If there is an awkward, complicated way of accomplishing an easy task, the Ferguson family has found it. At Christmas, this means leaving buying a tree until very late and then refusing to bring the car out to transport it home. And of course refusing to buy one close by, because they can be found more cheaply further away.

This year was no different. Given that it’s only four days until Christmas, today seemed like the appropriate time to acquire a tree.

“Dad, we should get a tree”, I said stuffing a potato waffle into my mouth.
“Righteo. Let’s go”
“What, now? I’m eating!”
“We’ll leave in five.”
“FINE.”

Grabbing my coat and boots, I found my dad at the door.
“I’m cycling. Will you accompany me?”
“Nyee… No.I’m wearing a skirt.. and these boots aren’t suitable. You can wheel your bike there and then we’ll carry the tree on it in on the way home.”

He seemed to be okay with this.

Until we were making our way down the canal and he cycled off, leaving me trotting behind, fuming, resentful and futile. I chased him all the way around Harold’s Cross but we found none of the usual haunts open for business.

Dejected, we parted. I dared him to return home without a Christmas tree.

Sure enough, an hour later, I heard the gate creak open and caught a glimpse of my father’s head bopping between a mass of bushy branches.

We argued about the best way to fit the tree through the door. He heaved it all the way into the dining room, where he dumped it unceremoniously against the bookcase. “Got it in Crumlin”, he boasted before announcing he had to dash out again.

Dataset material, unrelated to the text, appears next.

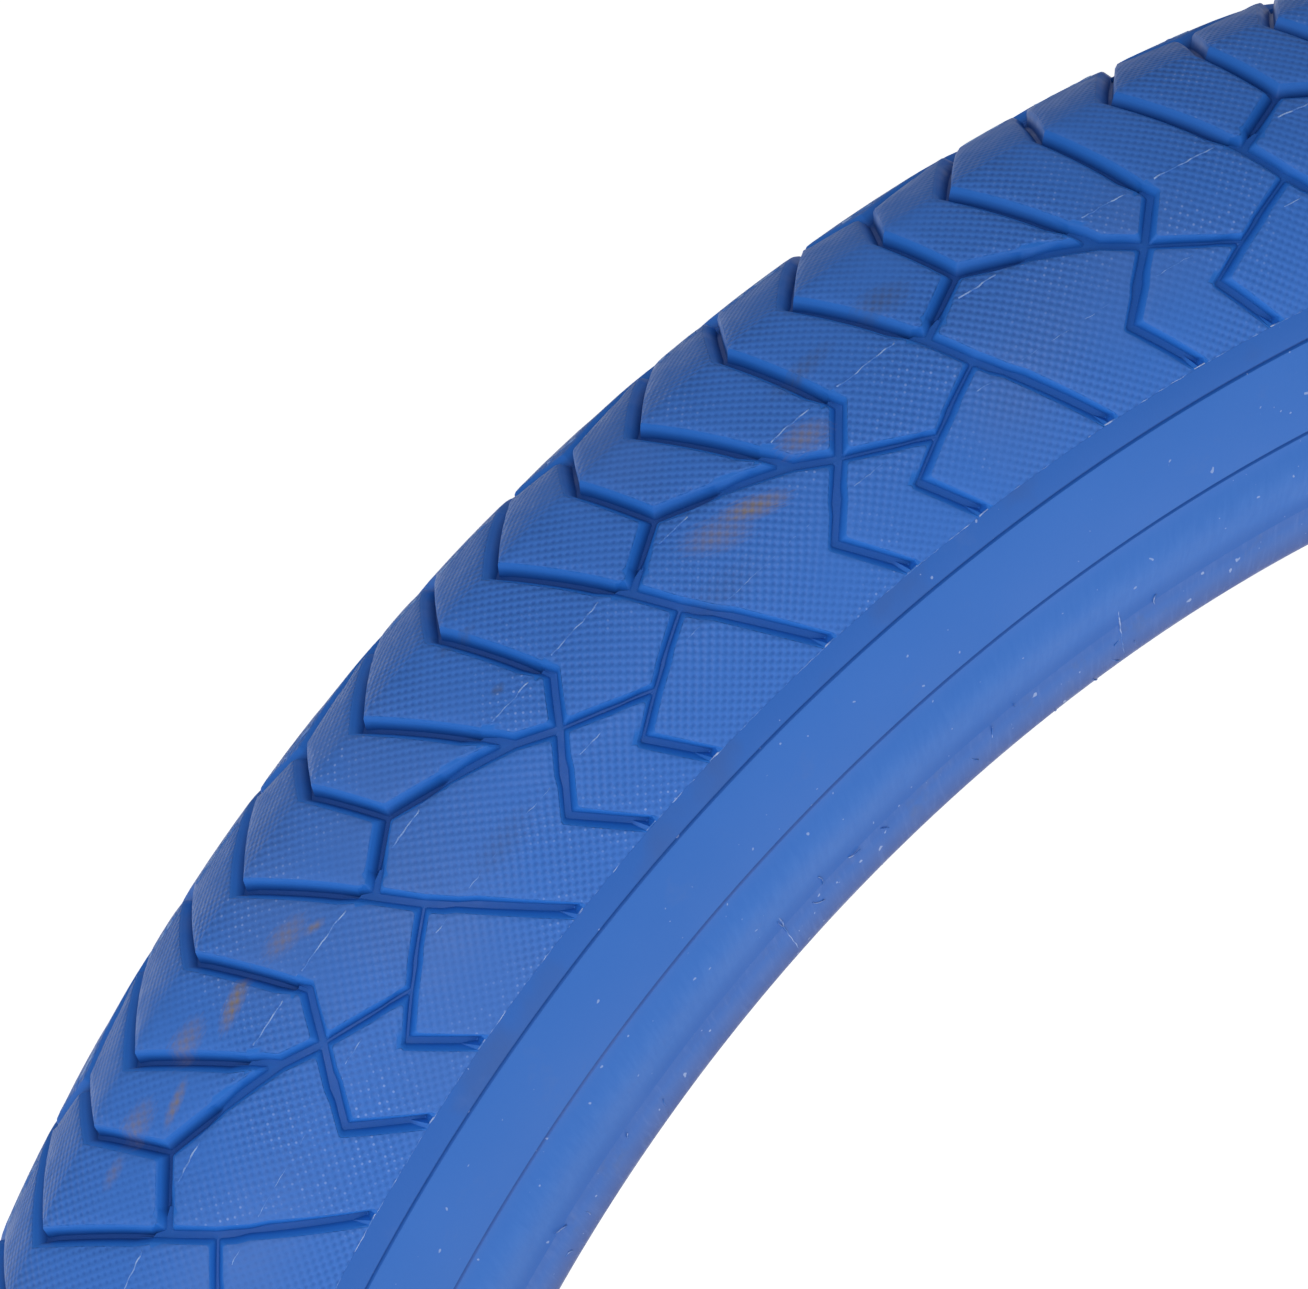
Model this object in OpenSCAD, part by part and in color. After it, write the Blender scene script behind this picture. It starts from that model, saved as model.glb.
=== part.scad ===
// Bicycle tire, wired-on type, off its rim, 20 x 2.4 in (ISO 62-406).
// The wheel centre is the origin and the wheel's axis lies along Y.
// In every 2D section, x is the distance from the axis and y the distance from the centre plane.

/* [Size] */
// Radius over the crown of the tread
crown_r = 266; // [265:0.5:268]
// Radius of the seat that each bead makes on the rim
bead_seat_r = 202.8; // [202:0.1:203.5]

/* [Tread] */
// Number of times the block pattern repeats round the tire
repeats = 32; // [28:1:36]
// Width of a groove between two blocks
groove_w = 1.8; // [1:0.1:2.4]
// Depth of a groove below the blocks
groove_depth = 1.9; // [1:0.1:2]
// Angle of the first long groove's point, round the wheel's axis
pattern_phase = 4.6; // [0:0.1:11]
// Fall of the tread surface at the crown line, which leaves a faint ridge
crown_slope = 12.3; // [8:0.1:14]

/* [Casing] */
// Thickness of one rubbered cord ply
ply_t = 0.6; // [0.4:0.05:0.7]
// Thickness of the puncture strip under the tread
breaker_t = 0.6; // [0.3:0.05:0.7]
// Half-width of the air space inside the casing at its widest
cavity_half_w = 24.6; // [24:0.1:25]

/* [Beads] */
// Thickness of one steel wire in the bead
wire_d = 0.96; // [0.8:0.02:0.98]
// Thickness of the cloth wrapped round the wires
wrap_t = 0.4; // [0.2:0.05:0.5]
// Thickness of the chafer strip over the bead
chafer_t = 0.6; // [0.4:0.05:0.7]
// Outer radius of the round bead, seen in section
bead_round_r = 3.2; // [3:0.1:3.4]

/* [Hidden] */
$fn = 96;

// Outer skin: crown arc, shoulder arc, sidewall arc, then a straight leg to the bead.
crown_arc_r = 58;
shoulder_arc_r = 27;
side_arc_r = 60;
shoulder_start = 28;
tread_edge = 81;
leg_tilt = 13.6;
crown_centre = [crown_r - crown_arc_r * cos(crown_slope), -crown_arc_r * sin(crown_slope)];
shoulder_centre = crown_centre + (crown_arc_r - shoulder_arc_r) * [cos(shoulder_start), sin(shoulder_start)];
side_centre = shoulder_centre - [0, side_arc_r - shoulder_arc_r];
leg_top = on_arc(side_centre, side_arc_r, 90 + leg_tilt);

// Round bead: its outer leg is in line with the sidewall's straight leg, and its underside is
// cut flat where it sits on the rim.
seat_cut = 0.35;
bead_r = bead_seat_r + bead_round_r - seat_cut;
leg_line_w = leg_top[1] - (leg_top[0] - bead_r) * tan(leg_tilt);
bead_centre = [bead_r, leg_line_w - bead_round_r / cos(leg_tilt)];
ply_round_r = bead_round_r - chafer_t;
wrap_round_r = ply_round_r - ply_t;
inner_leg_tilt = 25;
under_steps = 16;
over_steps = 14;
turn_up_len = 14.6;
chafer_outer_len = 5.2;
chafer_inner_len = 2.5;
wire_pitch = wire_d + 0.02;

// Casing: one round arc over the air space, a nearly straight wall and a leg to the bead.
casing_centre = [shoulder_centre[0], 1];
cavity_arc_r = cavity_half_w - casing_centre[1];
wall_tilt = 2;
casing_edge = 80;
breaker_edge = 45;
arc_step = 5;

// Groove routes on one half of one repeat: each point is [distance down from the crown line
// along the surface, fraction of a repeat round the tire].
crown_point = [0, 0];
upper_bend = [17.6, -0.185];
lower_bend = [23.7, -0.249];
edge_mouth = [41.5, -0.487];
fork = [12, -0.365];
diagonal_end = [23.1, -0.81];
GROOVES = [[crown_point, upper_bend, lower_bend, edge_mouth],
           [fork, diagonal_end]];

function on_arc(centre, r, a) = centre + r * [cos(a), sin(a)];
function arc(centre, r, from, to, steps) =
    [for (i = [0 : steps]) on_arc(centre, r, from + (to - from) * i / steps)];
function reversed(path) = [for (i = [len(path) - 1 : -1 : 0]) path[i]];
function unit(v) = v / norm(v);

// Where the line through p at angle a meets the line through q at angle b.
function crossing(p, a, q, b) =
    let (d = q - p, k = (d[0] * sin(b) - d[1] * cos(b)) / sin(b - a))
    p + k * [cos(a), sin(a)];

// A point of the bead's legs: beside the round of radius r, and so far up the leg.
function outer_leg(r, up) = bead_centre + r * [-sin(leg_tilt), cos(leg_tilt)]
                            + up * [cos(leg_tilt), sin(leg_tilt)];
function inner_leg(r, up) = bead_centre + r * [sin(inner_leg_tilt), -cos(inner_leg_tilt)]
                            + up * [cos(inner_leg_tilt), sin(inner_leg_tilt)];

// The casing's surface at depth t outside the air space, from a bead to the centre plane.
function casing_arc(t, from, to) =
    [for (a = [from : -arc_step : to]) on_arc(casing_centre, cavity_arc_r + t, a)];
function casing_crown(t, from) =
    let (r = cavity_arc_r + t)
    concat(casing_arc(t, from, 0),
           [[casing_centre[0] + sqrt(r * r - casing_centre[1] * casing_centre[1]), 0]]);
function wall_top(t) = on_arc(casing_centre, cavity_arc_r + t, 90 + wall_tilt);
function knee(t) = crossing(inner_leg(ply_round_r - t, 0), inner_leg_tilt, wall_top(t), wall_tilt);
function casing_path(t) = concat([knee(t), wall_top(t)], casing_crown(t, casing_edge));

// The line under the bead at radius r, from its outer leg to its inner leg.
function bead_path(r) =
    arc(bead_centre, r, 90 + leg_tilt, 270 + inner_leg_tilt, under_steps);
function bead_loop(r) =
    let (over = arc(bead_centre, r, 270 + inner_leg_tilt, 450 + leg_tilt, over_steps))
    concat(bead_path(r), [for (i = [1 : over_steps - 1]) over[i]]);

// The other half of a line that ends on the centre plane.
function far_half(path) = [for (i = [len(path) - 2 : -1 : 0]) [path[i][0], -path[i][1]]];
function whole(path) = concat(path, far_half(path));

// The outer skin, from the crown line to the tread's edge and from there to the bead.
function crown_path() = arc(crown_centre, crown_arc_r, crown_slope, shoulder_start, 5);
function shoulder_path() = arc(shoulder_centre, shoulder_arc_r, shoulder_start, tread_edge, 10);
function side_path() =
    concat(arc(shoulder_centre, shoulder_arc_r, tread_edge, 90, 2),
           arc(side_centre, side_arc_r, 90, 90 + leg_tilt, 3),
           [outer_leg(bead_round_r, chafer_outer_len)]);

// The skin's point and outward angle at a distance down from the crown line.
repeat_len = 2 * PI * crown_r / repeats;
crown_len = crown_arc_r * (shoulder_start - crown_slope) * PI / 180;
function skin_angle(down) =
    down < crown_len ? crown_slope + down / crown_arc_r * 180 / PI
                     : shoulder_start + (down - crown_len) / shoulder_arc_r * 180 / PI;
function skin_point(down) =
    down < crown_len ? on_arc(crown_centre, crown_arc_r, skin_angle(down))
                     : on_arc(shoulder_centre, shoulder_arc_r, skin_angle(down));
function round_wheel(p, turn) = [p[0] * cos(turn), -p[1], p[0] * sin(turn)];
function place(at) = round_wheel(skin_point(at[0]), at[1] * 360 / repeats);
function outward(at) =
    let (a = skin_angle(at[0]), turn = at[1] * 360 / repeats)
    [cos(a) * cos(turn), -sin(a), cos(a) * sin(turn)];

// Turns a section about the wheel's axis.
module revolve() {
    rotate([-90, 0, 0]) rotate_extrude() children();
}

module both_sides() {
    children();
    mirror([0, 1, 0]) children();
}

// In a section, the two halves of the tire.
module both_halves() {
    children();
    mirror([0, 1]) children();
}

// A layer that crosses the whole section, between two half lines.
module layer(inner, outer) {
    polygon(concat(whole(inner), reversed(whole(outer))));
}

// One straight cut between two points of a groove's route. The surface bulges between them,
// so the cut is shallower than the groove at its ends and deeper in its middle.
module groove_cut(from, to) {
    p = place(from);
    q = place(to);
    along = unit(q - p);
    across = unit(cross(outward((from + to) / 2), along));
    up = cross(along, across);
    bulge = pow(to[0] - from[0], 2) / (8 * shoulder_arc_r)
            + pow((to[1] - from[1]) * repeat_len, 2) / (8 * crown_r);
    bottom = groove_depth - bulge / 2;
    multmatrix([[along[0], across[0], up[0], p[0]],
                [along[1], across[1], up[1], p[1]],
                [along[2], across[2], up[2], p[2]]])
        translate([-groove_w / 2, -groove_w / 2, -bottom])
            cube([norm(q - p) + groove_w, groove_w, bottom + 3]);
}

module groove(route) {
    for (i = [0 : len(route) - 2]) groove_cut(route[i], route[i + 1]);
}

module tread_pattern() {
    for (n = [0 : repeats - 1])
        rotate([0, -pattern_phase - n * 360 / repeats, 0])
            both_sides() for (route = GROOVES) groove(route);
}

module tread() {
    skin = reversed(concat(crown_path(), shoulder_path()));
    back = concat(casing_arc(2 * ply_t, casing_edge, breaker_edge),
                  casing_crown(2 * ply_t + breaker_t, breaker_edge));
    color("royalblue") difference() {
        revolve() layer(back, skin);
        tread_pattern();
    }
}

module breaker_strip() {
    color("khaki") revolve()
        layer(casing_crown(2 * ply_t, breaker_edge), casing_crown(2 * ply_t + breaker_t, breaker_edge));
}

// Runs from bead to bead and ends beside the wrapped wires.
module outer_ply() {
    color("wheat") revolve() difference() {
        layer(concat([inner_leg(wrap_round_r, 0)], casing_path(ply_t)),
              concat([inner_leg(wrap_round_r - ply_t, 0)], casing_path(2 * ply_t)));
        both_halves() polygon(bead_loop(wrap_round_r));
    }
}

// Runs from bead to bead, goes round the wires and turns up outside them.
module inner_ply() {
    color("burlywood") revolve()
        layer(concat([outer_leg(ply_round_r, turn_up_len)], bead_path(ply_round_r), casing_path(0)),
              concat([outer_leg(wrap_round_r, turn_up_len)], bead_path(wrap_round_r),
                     casing_path(ply_t)));
}

module sidewall() {
    color("steelblue") revolve()
        polygon(concat(side_path(),
                       [outer_leg(ply_round_r, chafer_outer_len),
                        outer_leg(ply_round_r, turn_up_len),
                        outer_leg(wrap_round_r, turn_up_len),
                        knee(2 * ply_t), wall_top(2 * ply_t),
                        on_arc(casing_centre, cavity_arc_r + 2 * ply_t, casing_edge)]));
}

// Seven wires: one in the middle and six round it.
module bead_wires() {
    color("silver") revolve() translate(bead_centre) {
        circle(d = wire_d);
        for (a = [0 : 60 : 300]) rotate(a) translate([wire_pitch, 0]) circle(d = wire_d);
    }
}

module bead_wrap() {
    color("white") revolve() difference() {
        polygon(bead_loop(wrap_round_r));
        translate(bead_centre) circle(wrap_round_r - wrap_t);
    }
}

module bead_filler() {
    color("dimgray") revolve() difference() {
        polygon([inner_leg(wrap_round_r - ply_t, 0), knee(2 * ply_t),
                 outer_leg(wrap_round_r, turn_up_len), outer_leg(wrap_round_r, 0)]);
        polygon(bead_loop(wrap_round_r));
    }
}

module chafer() {
    color("slateblue") revolve() intersection() {
        polygon(concat([outer_leg(bead_round_r, chafer_outer_len)], bead_path(bead_round_r),
                       [inner_leg(bead_round_r, chafer_inner_len),
                        inner_leg(ply_round_r, chafer_inner_len)],
                       reversed(bead_path(ply_round_r)),
                       [outer_leg(ply_round_r, chafer_outer_len)]));
        translate([bead_seat_r, 0]) square(cavity_half_w * 2);
    }
}

// The left side faces -Y.
module left() {
    mirror([0, 1, 0]) children();
}

tread();
breaker_strip();
outer_ply();
inner_ply();
left() sidewall();  // left_sidewall
sidewall();  // right_sidewall
left() bead_wires();  // left_bead_wires
bead_wires();  // right_bead_wires
left() bead_wrap();  // left_bead_wrap
bead_wrap();  // right_bead_wrap
left() bead_filler();  // left_bead_filler
bead_filler();  // right_bead_filler
left() chafer();  // left_chafer
chafer();  // right_chafer
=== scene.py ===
import math
import random

import bmesh
import bpy
from mathutils import Matrix, Vector, noise
from mathutils.geometry import delaunay_2d_cdt


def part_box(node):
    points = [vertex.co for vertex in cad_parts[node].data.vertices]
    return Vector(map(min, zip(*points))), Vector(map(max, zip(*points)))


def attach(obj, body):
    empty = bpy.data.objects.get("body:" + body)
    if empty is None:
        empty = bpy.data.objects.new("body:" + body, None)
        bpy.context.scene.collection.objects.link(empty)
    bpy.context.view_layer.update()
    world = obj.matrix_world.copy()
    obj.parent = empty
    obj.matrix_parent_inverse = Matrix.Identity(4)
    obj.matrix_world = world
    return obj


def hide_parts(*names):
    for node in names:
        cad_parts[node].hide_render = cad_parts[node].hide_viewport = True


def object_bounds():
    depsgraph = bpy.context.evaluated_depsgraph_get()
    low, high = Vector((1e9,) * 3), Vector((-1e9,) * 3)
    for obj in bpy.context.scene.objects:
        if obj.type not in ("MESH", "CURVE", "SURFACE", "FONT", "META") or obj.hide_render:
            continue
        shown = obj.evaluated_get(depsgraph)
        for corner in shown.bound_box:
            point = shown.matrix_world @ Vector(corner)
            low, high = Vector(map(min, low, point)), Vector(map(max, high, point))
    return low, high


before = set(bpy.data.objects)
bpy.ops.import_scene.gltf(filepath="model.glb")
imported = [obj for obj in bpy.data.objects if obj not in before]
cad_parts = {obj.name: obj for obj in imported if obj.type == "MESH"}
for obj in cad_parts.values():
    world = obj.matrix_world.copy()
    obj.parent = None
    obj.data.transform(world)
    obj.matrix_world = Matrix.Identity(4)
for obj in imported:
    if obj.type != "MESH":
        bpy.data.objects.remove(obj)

CAD_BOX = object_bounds()

# The wheel's centre is the origin and its axis lies along Y. Sections are drawn in millimetres:
# r is the distance from the axis and w the distance from the centre plane. The camera sees the
# left side, which faces -Y.
MM = 0.001
DEG = math.pi / 180
CROWN_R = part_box("tread")[1].z / MM

# ---------------------------------------------------------------------------------------------
# The tire's section: crown arc, shoulder arc, sidewall arc, straight leg and round bead. Radii
# are in millimetres. Angles are in degrees from the crown's outward direction.
# ---------------------------------------------------------------------------------------------
CROWN_SLOPE = 12.3
SHOULDER_START = 28.0
TREAD_EDGE_ANGLE = 81.0
LEG_TILT = 13.6
CROWN_ARC = 58.0
SHOULDER_ARC = 27.0
SIDE_ARC = 60.0
BEAD_ARC = 3.2
BEAD_CENTRE = (205.65, 20.125)
SEAT_R = 202.8


def arc_length(radius, turn):
    """The length of an arc that turns through so many degrees."""
    return radius * turn * DEG


def on_arc(centre, radius, angle):
    """The (r, w) point at an angle on an arc."""
    return (centre[0] + radius * math.cos(angle * DEG), centre[1] + radius * math.sin(angle * DEG))


CROWN_CENTRE = on_arc((CROWN_R, 0), -CROWN_ARC, CROWN_SLOPE)
SHOULDER_CENTRE = on_arc(CROWN_CENTRE, CROWN_ARC - SHOULDER_ARC, SHOULDER_START)
SIDE_CENTRE = (SHOULDER_CENTRE[0], SHOULDER_CENTRE[1] + SHOULDER_ARC - SIDE_ARC)
LEG_TOP = on_arc(SIDE_CENTRE, SIDE_ARC, 90 + LEG_TILT)
LEG_LEN = math.dist(LEG_TOP, on_arc(BEAD_CENTRE, BEAD_ARC, 90 + LEG_TILT))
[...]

Alone now, I took a look at the specimen before me. An absolute beauty. Totally symetrical, full-bodied and tall, with a well-endowed base. This was the Beyoncé of all trees. My Papsi had done well.

The rest of my day went something like this:

I went to the garden and found a large green pot full of earth but without signs of vegetation. Armed with an enourous spade, I emptied it out and marvelled at the reflexive movements of the pinkish-blue worms which resembled varicose veins. Then I boiled several kettles of water and washed it down. My favourite part of the day happened next.

While I returned to the kitchen, I left the pot on the grass. I’d poured in some boiling water and a little cloud of steam was rising from it. When I came back, I found a robin perched at the edge of the pot, with its little red breast all puffed up and its head errect, enjoying a sauna.

I spent a long time cleaning that pot and making the acquaintance of a number of worms, who didn’t seem to want to engage in small talk with me and even, on a few occasions, phsyically recoiled with fear.

When I had finally finished, I brought the pot inside, and lined it with a collonade of bricks, which we happen to keep in our garden.

I took a firm hold of the tree and lugged it over to the window. Employing every ounce of strength my small and under-exercised frame would allow, I lifted it up and tried to jam it into the pot. It didn’t fit.

I breathed in deeply, turned on Mooney Goes Wild and relined my pot. This time it slipped in seemlessly, and, while it is now stable, it leans slightly to the left, which is a position I can identify with.

I was so happy alone in the house today, carrying one box of German Christmas decorations after the other up the stairs and unpacking it all to find it all just as I had packed it away last year. I whiled away six or seven hours dressing my full-bodied, left-leaning tree from Crumlin.

My heart did a little skip when I found my favourite decoration again. It is a little baby (probably Jesus) wrapped in a pink blanket, sleeping inside a walnut shell.

I am incredibly attached to the walnut baby. I would dispense with all our straw stars, our wooden horses, our glass presents and our golden baubles just to save this little one. It’s so simple, so lovely, so constant.

I hung it up on a protected branch near the top of the tree and this evening, in my armchair sipping a glass of spiced apple wine, I watched it swing slightly under a white light and thought that the best moment of Christmas was passing before my eyes.